Later this year some fellow travelers will be launching a new movement of storytellers (film and TV creatives, journalists, fiction writers, musicians, critics, spoken word artists and others) who want to reduce violence through their work. Here are some of the questions we’re asking:

1) Why do we enjoy violence on screen and in stories?

2) Is the violence depicted in visual media increasing?

3) Is the experience of watching fictionalized violence cathartic for the viewer? That is, can watching horrific violence depicted on screen actually reduce the likelihood of more violence in the viewer?

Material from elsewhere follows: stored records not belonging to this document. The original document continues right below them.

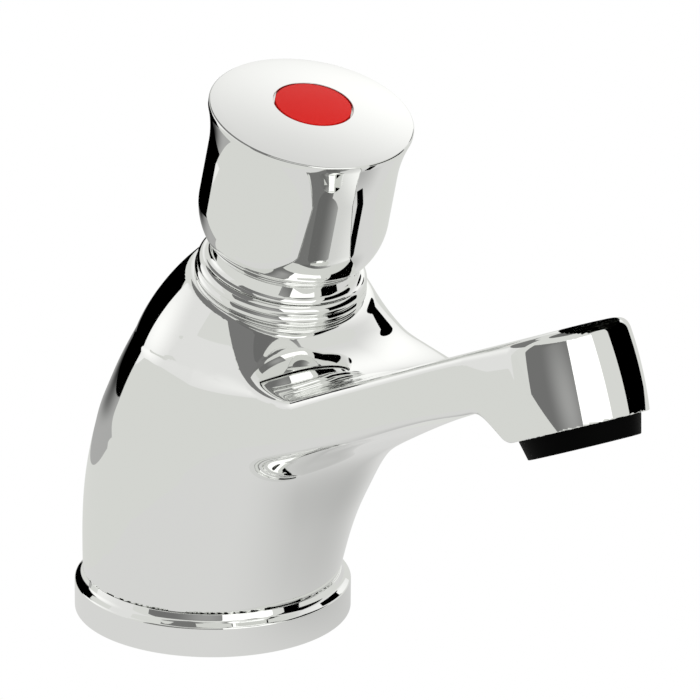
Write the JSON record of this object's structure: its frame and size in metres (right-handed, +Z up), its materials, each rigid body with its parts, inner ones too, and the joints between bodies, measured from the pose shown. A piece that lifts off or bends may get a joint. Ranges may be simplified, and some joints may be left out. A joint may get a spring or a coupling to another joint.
{
  "type": "push timed basin tap",
  "caption": "Deck mounted push timed basin tap with a leaning cast body, rising spout, round self closing push button and threaded inlet tail.",
  "frame": {"origin": "middle of the base ring's underside, where it sits on the basin's deck", "axes": "+Z up from the deck, the spout and its outlet along -Y, and +X to the tap's right seen from the front"},
  "size_m": [0.05, 0.1426, 0.1582],
  "materials": {
    "polished_chrome": "mirror polished chrome plate",
    "red_plastic": "glossy red",
    "black_plastic": "fine satin black",
    "white_plastic": "plain moulded acetal",
    "brass": "machined brass",
    "steel": "bright stainless steel",
    "black_rubber": "black rubber"
  },
  "bodies": {
    "tap": {"tap_body": "polished_chrome", "base_plate": "polished_chrome", "base_gasket": "black_rubber", "inlet_tail": "brass", "backnut": "brass", "backnut_washer": "steel", "inlet_strainer": "white_plastic", "flow_regulator": "white_plastic", "cartridge_housing": "white_plastic", "housing_lower_ring": "black_rubber", "housing_upper_ring": "black_rubber", "valve_seat": "brass", "spring_ledge": "white_plastic", "bonnet_gasket": "black_rubber", "bonnet_collar": "polished_chrome", "stem_seal": "black_rubber", "stem_bush": "white_plastic", "outlet_insert": "black_plastic", "outlet_seal": "black_rubber", "flow_straightener": "white_plastic", "outlet_screen": "steel", "main_spring": "steel", "return_spring": "steel"},
    "stem": {"push_stem": "steel", "spring_cup": "steel", "stem_clip": "steel", "button_screw": "steel"},
    "button": {"push_button": "polished_chrome", "indice_disc": "red_plastic"},
    "piston": {"piston": "white_plastic", "piston_cup_seal": "black_rubber", "valve_spindle": "steel", "seat_washer": "black_rubber", "washer_plate": "brass", "washer_nut": "brass", "timing_pin": "steel"}
  },
  "joints": [
    {"name": "button_press", "type": "slide", "parent": "tap", "child": "stem", "axis": [0, 0.2726, -0.9621], "range_m": [0, 0.003], "stiffness_N_per_m": 1500, "springref_m": -0.006, "deforming": ["return_spring"]},
    {"name": "button_spin", "type": "hinge", "parent": "stem", "child": "button", "pos_m": [0, -0.02891, 0.09621], "axis": [0, -0.2726, 0.9621], "continuous": true},
    {"name": "piston_stroke", "type": "slide", "parent": "tap", "child": "piston", "axis": [0, 0.2726, -0.9621], "range_m": [0, 0.003], "deforming": ["main_spring"]}
  ],
  "couplings": [
    {"joint": "piston_stroke", "follows": "button_press", "ratio": 1}
  ]
}
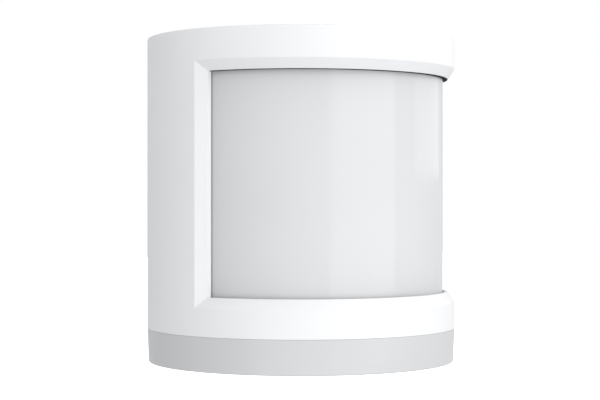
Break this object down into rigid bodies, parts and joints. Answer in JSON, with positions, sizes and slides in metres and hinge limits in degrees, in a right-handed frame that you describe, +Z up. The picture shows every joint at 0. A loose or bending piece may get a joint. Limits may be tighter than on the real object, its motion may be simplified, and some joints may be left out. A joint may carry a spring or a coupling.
{
  "type": "motion sensor",
  "caption": "Indoor passive infrared motion sensor: upright cylinder with a flat back, curved milky lens, grey base cap and hook-on wall bracket.",
  "frame": {"origin": "on the cylinder's axis, on the base cap's bottom face", "axes": "+Z up, front towards -Y, flat back and wall bracket towards +Y, +X to the right seen from the front"},
  "size_m": [0.072, 0.0562, 0.075],
  "materials": {
    "housing_plastic": "satin moulded white",
    "bracket_plastic": "satin moulded white",
    "cap_plastic": "satin moulded light grey",
    "lens_plastic": "smooth milky white",
    "gasket_foam": "closed-cell foam",
    "inner_plastic": "matt moulded grey",
    "cell_sleeve": "shrunk sleeve, plain",
    "contact_steel": "nickel-plated strip",
    "board_laminate": "green solder resist",
    "black_plastic": "matt black",
    "can_metal": "drawn tinned can",
    "dark_filter": "polished dark filter",
    "led_resin": "tinted clear resin",
    "key_plastic": "satin white",
    "screw_steel": "zinc-plated"
  },
  "bodies": {
    "bracket": {"wall_bracket": "bracket_plastic"},
    "detector": {"front_housing": "housing_plastic", "rear_cover": "housing_plastic", "lens": "lens_plastic", "lens_gasket": "gasket_foam", "chassis": "inner_plastic", "battery_tray": "inner_plastic", "battery": "cell_sleeve", "contact_positive": "contact_steel", "contact_negative": "contact_steel", "main_board": "board_laminate", "pyro_holder": "black_plastic", "pyro_sensor": "can_metal", "pyro_window": "dark_filter", "microcontroller": "black_plastic", "crystal": "can_metal", "radio_shield": "can_metal", "antenna": "contact_steel", "capacitor_left": "black_plastic", "capacitor_right": "black_plastic", "status_led": "led_resin", "tamper_switch": "black_plastic", "pairing_switch": "black_plastic", "board_screw_1": "screw_steel", "board_screw_2": "screw_steel", "board_screw_3": "screw_steel", "board_screw_4": "screw_steel", "cover_screw_1": "screw_steel", "cover_screw_2": "screw_steel", "cover_screw_3": "screw_steel", "cover_screw_4": "screw_steel", "tray_screw_1": "screw_steel", "tray_screw_2": "screw_steel"},
    "base": {"base_cap": "cap_plastic"},
    "plunger": {"tamper_plunger": "key_plastic", "tamper_switch_stem": "key_plastic"},
    "button": {"pairing_button": "key_plastic", "pairing_switch_stem": "key_plastic"}
  },
  "joints": [
    {"name": "detector_lift", "type": "slide", "parent": "bracket", "child": "detector", "axis": [0, 0, 1], "range_m": [0, 0.008]},
    {"name": "base_cap_slide", "type": "slide", "parent": "detector", "child": "base", "axis": [0, 0, -1], "range_m": [0, 0.012]},
    {"name": "tamper_plunger_slide", "type": "slide", "parent": "detector", "child": "plunger", "axis": [0, 1, 0], "range_m": [0, 0.001]},
    {"name": "pairing_button_slide", "type": "slide", "parent": "detector", "child": "button", "axis": [0, 0, 1], "range_m": [0, 0.0007], "stiffness_N_per_m": 200, "springref_m": -0.001}
  ],
  "couplings": [
    {"joint": "tamper_plunger_slide", "follows": "detector_lift", "ratio": 0.125}
  ]
}
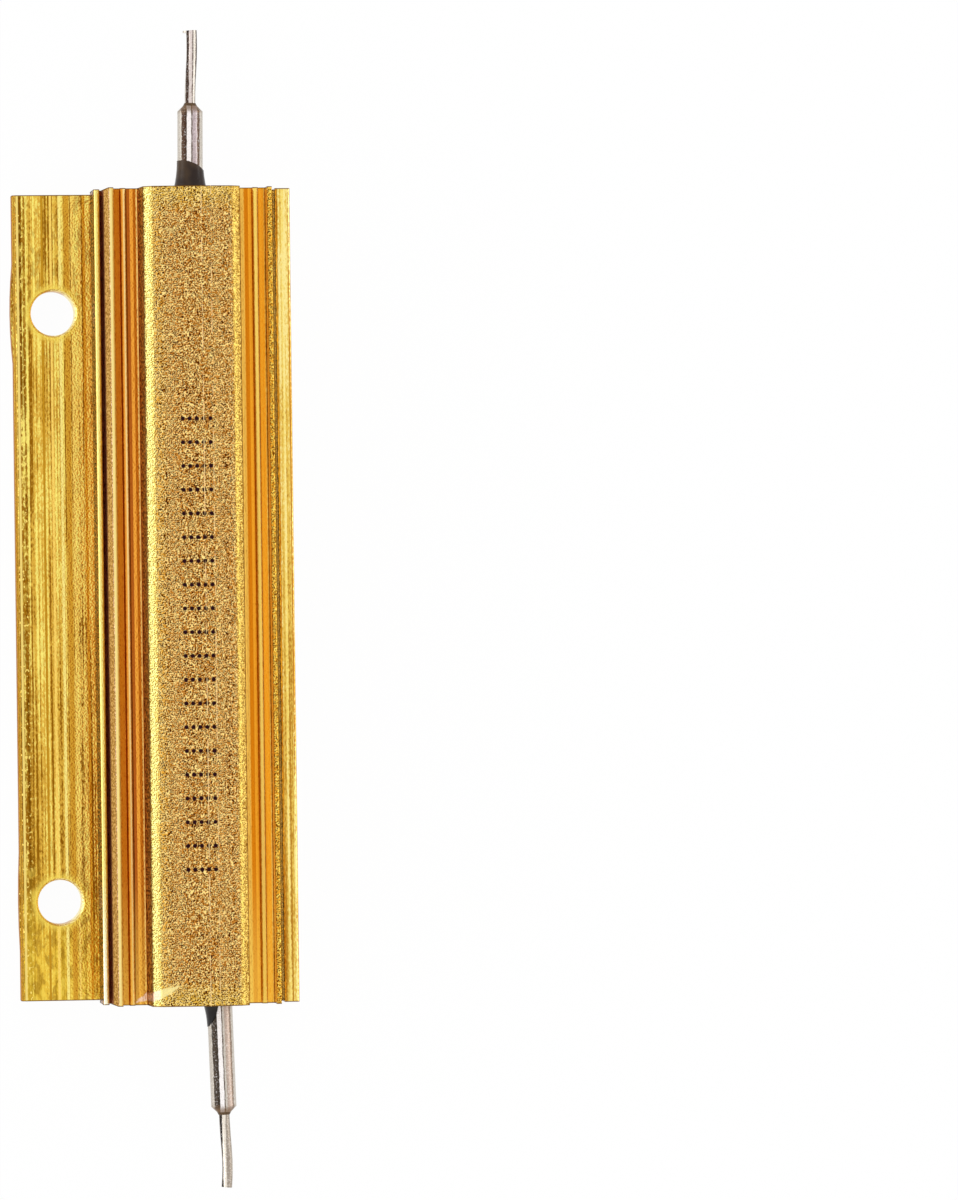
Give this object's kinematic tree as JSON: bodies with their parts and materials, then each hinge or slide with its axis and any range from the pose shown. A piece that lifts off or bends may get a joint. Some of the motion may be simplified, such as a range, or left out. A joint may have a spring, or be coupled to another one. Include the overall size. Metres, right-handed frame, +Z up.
{
  "type": "aluminium housed power resistor",
  "caption": "Finned, gold anodised aluminium housing with a screw flange along one side, a sealed wirewound element inside and a stepped terminal at each end.",
  "frame": {"origin": "on the flat base, under the middle of the finned body's length, on the bore's centre plane", "axes": "+Y along the housing towards its rear end, +Z up out of the base, the screw flange on the -X side"},
  "size_m": [0.0219, 0.0929, 0.016],
  "materials": {
    "gold_anodised": "satin",
    "ceramic": "matte",
    "resistance_alloy": "satin",
    "cement": "matte",
    "plated_cap": "satin",
    "potting": "matte",
    "epoxy": "gloss",
    "tinned_metal": "satin",
    "tinned_wire": "satin",
    "solder": "satin"
  },
  "bodies": {
    "root": {"housing": "gold_anodised", "ceramic_core": "ceramic", "resistance_winding": "resistance_alloy", "cement_coating": "cement", "front_end_cap": "plated_cap", "rear_end_cap": "plated_cap", "potting_fill": "potting", "front_end_seal": "epoxy", "rear_end_seal": "epoxy", "front_terminal_post": "tinned_metal", "rear_terminal_post": "tinned_metal", "front_lead_wire": "tinned_wire", "rear_lead_wire": "tinned_wire", "front_solder_fillet": "solder", "rear_solder_fillet": "solder"}
  },
  "joints": []
}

4) Is there a difference between the violence in, say, Se7en (in which the horror of violence is faced head on, but it still seems to enjoy telling this to the audience), X-Men: Days of Future Past (in which magic powers are involved, but the protagonists spend most of their time trying to avoid a war), The Godfather (in which a family is portrayed as very cool and sleek and attractive, but whose power—lest we forget—depends on taking the lives of others), Django Unchained (which shocks, rightly, the system’s apathy to slavery, but makes a virtue out of mass murder, as long as the victims are seen to be “bad”), Home Alone (in which a kid uses Road Runner/Bugs Bunny techniques to beat two burglars half to death), or the current TV version of Fargo (which appears to want to elicit empathy for the victims but also sly laughter at the perpetrators)?

5) Is the myth of redemptive violence the appropriate framework for understanding violence in the world?

6) Along with absurdly high rates of gun ownership, what are the other social factors that contribute to the disproportionate rates of gun violence in the US? (Social inequality and lack of community bonds appear to be just two.

7) Does it make a difference if you watch at home or in a cinema?

8) What really is the relationship between the stories we tell and real-world violence? (It appears that the short-term impact of on-screen violence may be to reduce its real-world incidence, but that research doesn’t take into account the total permeation of our culture in a myth so powerful that its followers aren’t even aware we believe in it.)

These questions will take humility and time, at the very least. A potentially humble exercise of my own would be to acknowledge that even to call this a culture war may be part of the problem; because the myth of redemptive violence depends on it being fought against in order for it to thrive.

To rage violently against violence is no more effective than throwing gasoline on a fire. So I prefer to move beyond the language of war, instead suggesting that the myth of redemptive violence will not be overthrown in a coup or eradicated through lethal force, but simply, and powerfully, and eventually be replaced by stories that nurture a new way of seeing the world.